Tuesday, February 8, 2011

Sea of Spices - Location Influences Brainstorming

The Boats of the Glen Carrig Weed-Continent/Mini-R'lyeh
Mini Dreamtime Australia
Skull Island/Dino Island
Submerged Air-filled Dome City
Drowned City Ruins - visible from surface
Interzone
The Nameless City
A Black Ziggurat
Gigantic Jungle Cave System
Sorcerer's Tower
Ape Civilization
Scylla
Sea monster graveyard
Monstro - Giant whale that swallows vessels whole a la Pinocchio
Sinbad islands
Necromancer civilization
Miniature cyclops civilization island
Man eating homo floresiensis island
Ridiculously Tall Mountain/Volcano Island (possible landmark for navigation?)
Ancient Faux-Spaniard Ruins (although I originally imagined the Sea of Spices of being pre-Age of Exploration, it struck me to "invert time/history" with the Spaniard-analogue civilization, long since vanished from the world, having attempted to colonize the region in the far distant past)

Monday, February 7, 2011

Further OSR Adventure Path Brainstorming - The Sea of Spices & Napalm Death on Children's Programme

Influences:
Abraham Merritt 
Age Of Fable
Barbary Corsairs
Cargo Cults
Clark Ashton Smith
Dream Park
The Dream Quest Of Unknown Kadath
Headhunting
Jack Vance
Kumari Kandam
Lemuria
Mu
Nidus !!! (funny how things come full circle..Ouroboros!)
The Odyssey
Orientalism !!!
Polynesia
Pre-Spanish Philippines
Sinbad the Sailor
Skull Island
Southeast Asia
The Voyage of the Dawn Treader
"The "Sea of Spices" may be considered a misnomer, as in actuality it consists of an uncounted legion of islands and islets, the remains of a submerged mountainous continent, in the cyclone lashed midst of the tropical region of the great ocean, isolated from the other continents of the world; legendary for its wealth in spices, fragrant gums, narcotics, feathers, furs, gems and precious metals."
One though I've come up with in regards to a theorhetical OSR adventure path is that there could be multiple "paths"; you have the pulp fantasy, greed motivated Treasure Hunt; but you could also incorporate a "Save The Heir/Princess" as alternate or additional "path," one that could appeal to altruistic or roleplay motivations ("Dude...I'm going to make that princess fall in love with me!); and a third "evil" path such as "Summon mini-Cthulhu to serve the party as an empire building war beast."

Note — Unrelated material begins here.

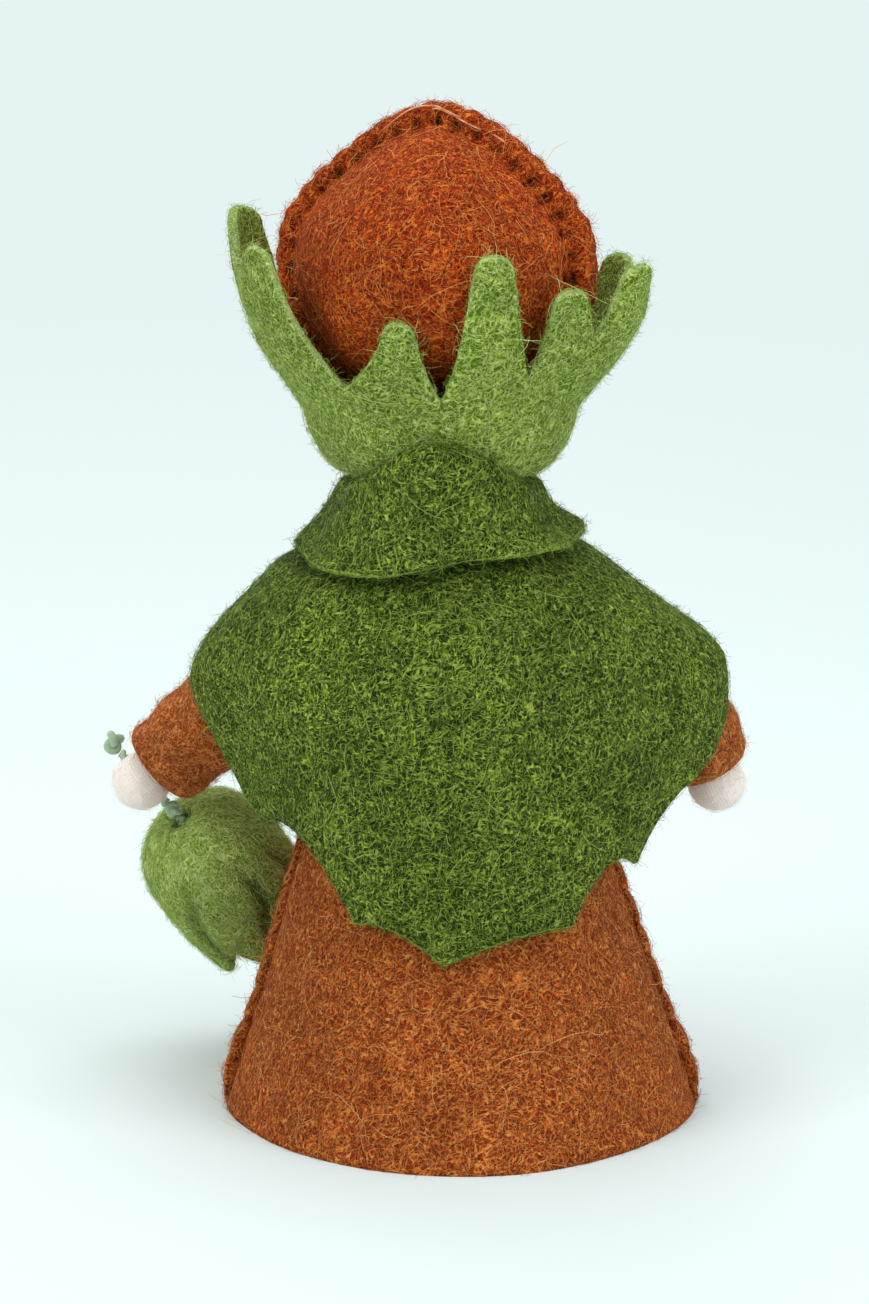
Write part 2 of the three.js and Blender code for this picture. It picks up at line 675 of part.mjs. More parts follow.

You could use the same setting and materials for three very different experiences...you could run multiple parties through the different "paths" (or on the same path for some competition!) for a dynamic campaign experience.

Anyways, so The Sea of Spices is the location of this thought experiment; as I'm directly referencing many elements of our world's cultures in this, that means I get to use the classic rpg standby of "ham-handed interpretations of real life historical cultures with their serial numbers filed off."

I imagine the Sea of Spices being well-isolated from the continental landmasses; interlopers from these far away regions may be bold explorers, colonial powers, or merely those blown of course/very very lost. From my list of influences the following "faux-cultures" emerge as being non-indigenous people, with all of them being filtered through an inaccurate, Orientalist lens:

Faux-Ancient Greeks - WASP-ish dudes with British accents in fancy bronze armor that act like classical Greek heroes & philosophers.

Faux-Arab/Berbers - Dudes that wear giant turbans and eyeliner; upper class & sorcerer types have British accents.

Faux-Dravidians - Hindu mythological epic style warlords and priests.

Faux-Southeast Asian Types - Dudes with Ankhor Wat style architecture that ride elephants into war

I like this mix...four different cultural groups, four languages, a nice mix of ethnicities to keep things from being too whitebread. Now I need to come up with names for these peoples/cultures. (Iskanders, Sindhus, Kumarikantams & Ankhors?)